Controls (WAF-REL)
The Reliability pillar is operationalized by 10 measurable controls.
Each control has a unique ID in the format WAF-REL-NNN, a severity rating,
machine-readable YAML checks and a maturity level breakdown.
The YAML source files are located under modules/controls/controls/WAF-REL-*.yml
and can be executed directly by the WAF++ Checker Tool.
Controls Overview
| Control ID | Title | Severity | Category |
|---|---|---|---|
SLA & SLO Definition Documented |
Critical |
Reliability Governance |
|
Health Checks & Readiness Probes Configured |
High |
Health Monitoring |
|
Multi-AZ High Availability Deployment |
High |
High Availability |
|
Backup & Recovery Validation |
Critical |
Backup Recovery |
|
Circuit Breaker & Timeout Configuration |
High |
Resilience Patterns |
|
Incident Response & Runbook Readiness |
High |
Incident Response |
|
Disaster Recovery Testing |
High |
Disaster Recovery |
|
Dependency & Upstream Resilience Management |
Medium |
Dependency Management |
|
Chaos Engineering & Fault Injection |
Medium |
Chaos Engineering |
|
Reliability Debt Register & Quarterly Review |
Medium |
Reliability Governance |
WAF-REL-010 – SLA & SLO Definition Documented
Severity: Critical | Category: Reliability Governance | Automatable: Medium
Every production workload MUST have documented SLOs (availability, latency, error rate). SLOs MUST be monitored in monitoring dashboards with alerting on error budget burn rate.

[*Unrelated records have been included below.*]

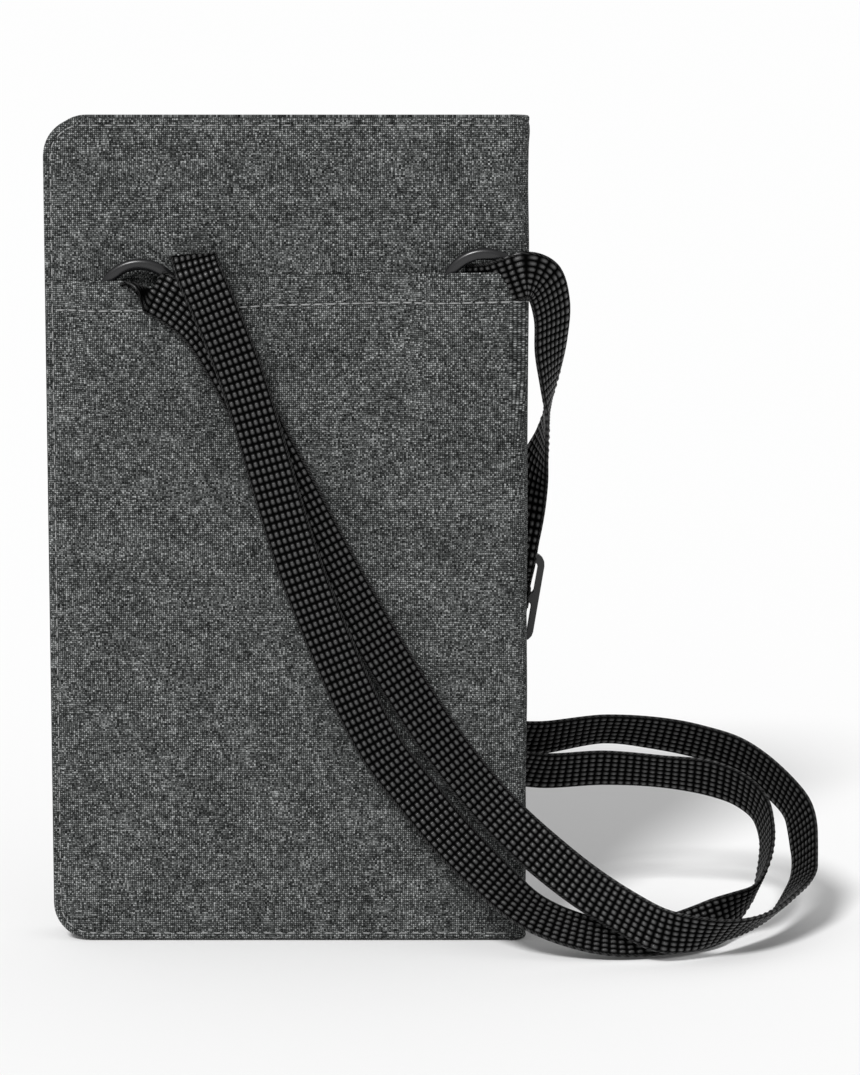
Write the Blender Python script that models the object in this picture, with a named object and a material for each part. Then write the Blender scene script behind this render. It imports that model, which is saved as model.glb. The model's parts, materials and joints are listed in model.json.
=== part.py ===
"""Neck pouch wallet: a flat zipped pouch in melange cloth on an adjustable webbing strap.

Frame: +X to the wearer's left along the pouch's width, +Y from the strap side to the zip side, +Z up.
The origin lies under the middle of the pouch, on the surface that it stands on. Sizes are in
millimetres here and in metres in the meshes.
"""

import math

import bmesh
import bpy
from mathutils import Matrix, Vector

MM = 0.001

# Pouch
WIDTH = 125.0
HEIGHT = 217.0
DEPTH = 16.0
CLOTH = 1.0
GAP = 0.3
CORNER = 10.0
FOLD_RADIUS = 5.0
POCKET_DEPTH = 6.0
POCKET_CLOTH = 0.7
CHAIN_PROUD = 4.6
# The middle plane of the pouch, which centres the whole depth on the origin.
MID = (POCKET_DEPTH + POCKET_CLOTH - CHAIN_PROUD) / 2
LEFT = -WIDTH / 2
RIGHT = WIDTH / 2
FRONT = MID - DEPTH / 2
BACK = MID + DEPTH / 2

# Slip pocket on the strap side
POCKET_TOP_LEFT = 175.5
POCKET_TOP_RIGHT = 177.7
POCKET_RIGHT = 61.0
SLOPE_START = 105.0
SLOPE_END = 150.0
STRAP_NOTCH_LEFT = (-48.0, -10.0, 150.0)
STRAP_NOTCH_RIGHT = (37.5, 155.0)

# Zips
CHAIN_WIDTH = 4.2
CHAIN_HALF_THICKNESS = 1.2
TAPE_BOTTOM = -0.7
TAPE_TOP = -0.1
TOP_ZIP_HEIGHT = 210.2
TOP_CHAIN_HALF = 51.0
TOP_SLIDER_REST = -46.0
POCKET_ZIP_HEIGHT = 171.0
POCKET_ZIP_PLANE = MID + 6.8
POCKET_CHAIN_HALF = 48.5
POCKET_SLOT_HALF = (51.0, 3.6)
POCKET_SLIDER_REST = 42.0
SLIDER_LENGTH = 8.5
SLIDER_WIDTH = 6.4
PLATE_BOTTOM = 1.5
PLATE_TOP = 3.1
HINGE_HEIGHT = 4.0
BAIL_TOP = 5.8
PULL_LENGTH = 16.0
PULL_WIDTH = 6.0
PULL_THICKNESS = 1.0

# Strap and its fittings
STRAP_WIDTH = 12.0
STRAP_THICKNESS = 1.2
RING_RADIUS = 11.5
RING_BAND = 3.0
RING_THICKNESS = 2.4
RING_LEAN = 6.0
RING_FOOT_Y = -9.3
LEFT_RING = (-37.5, 169.8)
RIGHT_RING = (51.0, 172.5)
TAB_WIDTH = 10.0
TAB_THICKNESS = 0.6
GLIDE_CENTRE = (57.6, 13.5, 89.5)
GLIDE_LEAN = 9.4
GLIDE_WIDTH = 17.0
GLIDE_LENGTH = 24.0
GLIDE_THICKNESS = 2.4
GLIDE_BAR = 2.4
GLIDE_SLOT = (13.4, 8.4)

# The strap's route: the middle of the webbing, then the direction of its width.
# From the right ring over the pouch's right edge and down behind it to the glide.
RING_RUN = [
    ((46.8, -8.6, 173.6), (0, -0.1, 1)),
    ((50.2, -9.6, 174.0), (0, -0.25, 0.96)),
    ((54.0, -11.6, 174.8), (-0.05, -0.33, 0.94)),
    ((58.0, -14.0, 176.2), (-0.05, -0.2, 0.97)),
    ((62.0, -14.9, 177.3), (0, 0, 1)),
    ((66.0, -11.8, 175.3), (0.5, 0.1, 0.8)),
    ((68.5, -6.5, 167.5), (0.75, 0.45, 0.4)),
    ((68.5, -2.0, 158.0), (0.7, 0.62, 0.25)),
    ((68.5, 2.0, 148.5), (0.42, 0.88, 0.1)),
    ((68.0, 5.5, 140.0), (0.05, 1, 0)),
    ((66.5, 9.5, 130.5), (-0.3, 0.95, 0)),
    ((63.5, 13.0, 119.5), (-0.8, 0.6, 0)),
]
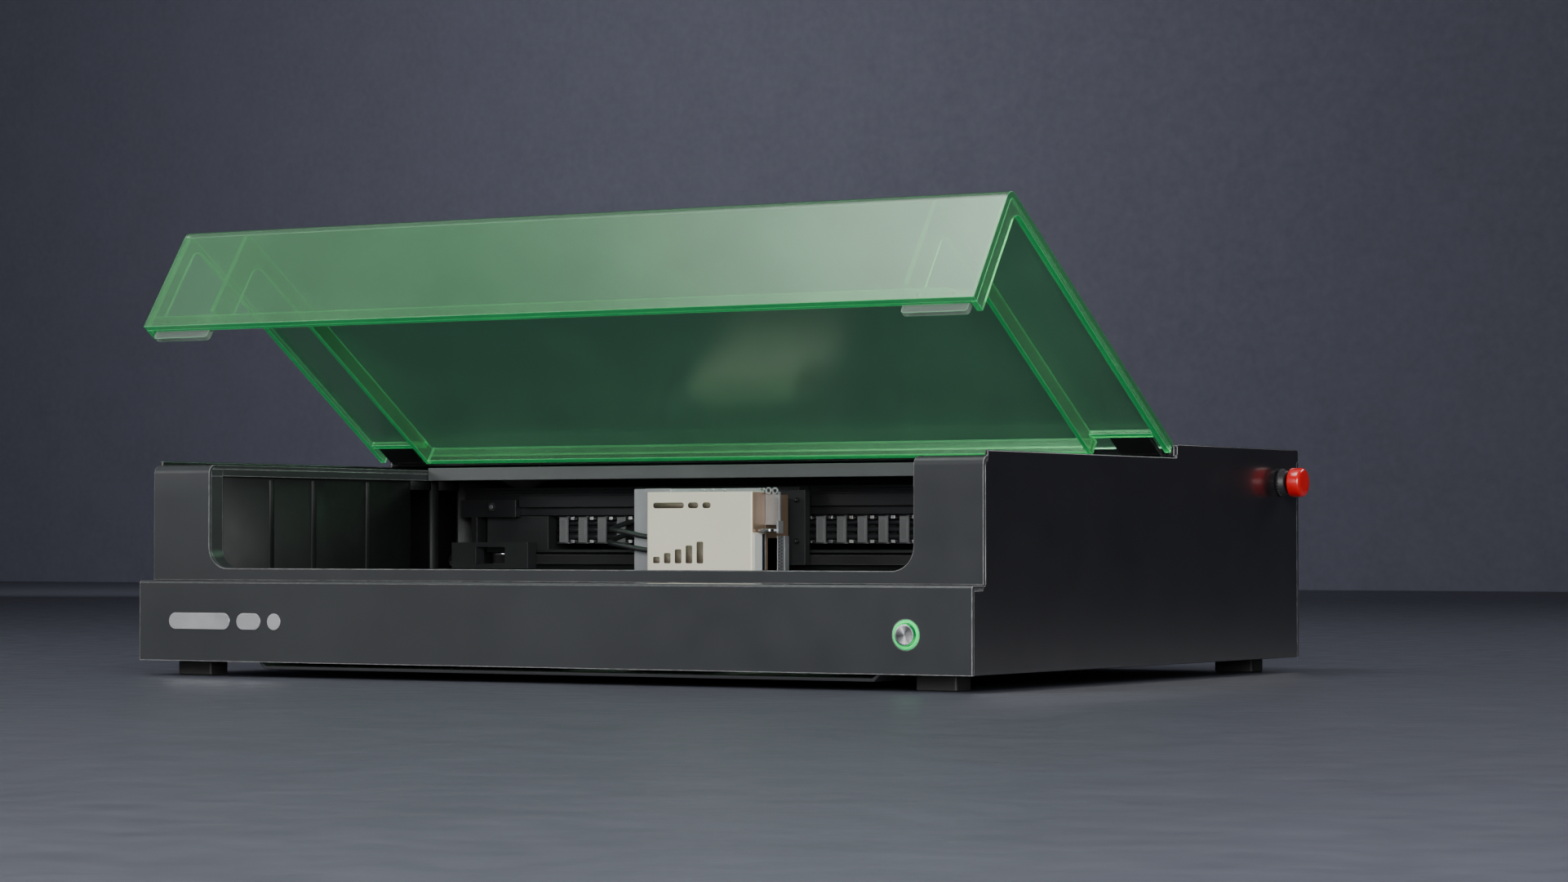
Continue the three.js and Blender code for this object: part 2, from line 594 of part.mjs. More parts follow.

Requirement: SLO document versioned; error budget calculated; burn rate alerts configured; quarterly review evidenced.
Terraform Checks (Excerpt):
-
waf-rel-010.tf.aws.cloudwatch-slo-alarm– CloudWatch alarm for SLO availability monitoring -
waf-rel-010.tf.azurerm.monitor-metric-alert-slo– Azure Monitor alert for SLO tracking -
waf-rel-010.tf.google.monitoring-alert-policy-slo– GCP Monitoring alert with notification channels
Evidence: SLO document per workload (required); monitoring dashboard (required)
Best Practice: SLO & SLA Definition →
WAF-REL-020 – Health Checks & Readiness Probes Configured
Severity: High | Category: Health Monitoring | Automatable: High
All production services MUST expose health check endpoints and configure readiness/liveness probes. Load balancers MUST use health checks with explicit thresholds, intervals and timeouts.
Requirement: No deployment without health check; probes with measured initialDelaySeconds; health check paths validate real dependencies.
Terraform Checks (Excerpt):
-
waf-rel-020.tf.aws.alb-target-group-health-check– ALB target group health check configured -
waf-rel-020.tf.azurerm.lb-probe– Azure LB probe with request_path -
waf-rel-020.tf.google.compute-health-check– GCP compute health check with HTTP path
Evidence: IaC with probe configuration (required); LB health check (required)
Best Practice: Health Checks & Probes →
WAF-REL-030 – Multi-AZ High Availability Deployment
Severity: High | Category: High Availability | Automatable: High
All production workloads MUST be distributed across at least 2 Availability Zones. Single-AZ deployments in production are not permitted without written risk acceptance.
Requirement: Min. 2 AZs for compute; Multi-AZ for all databases; LB across 2+ AZs; AZ failover tested at least quarterly.
Terraform Checks (Excerpt):
-
waf-rel-030.tf.aws.rds-multi-az– RDS multi_az = true -
waf-rel-030.tf.aws.autoscaling-multi-az– ASG with min_size >= 2 and multi-AZ subnets -
waf-rel-030.tf.azurerm.db-availability-zone– Azure DB with ZoneRedundant HA -
waf-rel-030.tf.google.sql-availability-type– Cloud SQL REGIONAL availability
Evidence: IaC with Multi-AZ configuration (required); cloud console screenshot (required)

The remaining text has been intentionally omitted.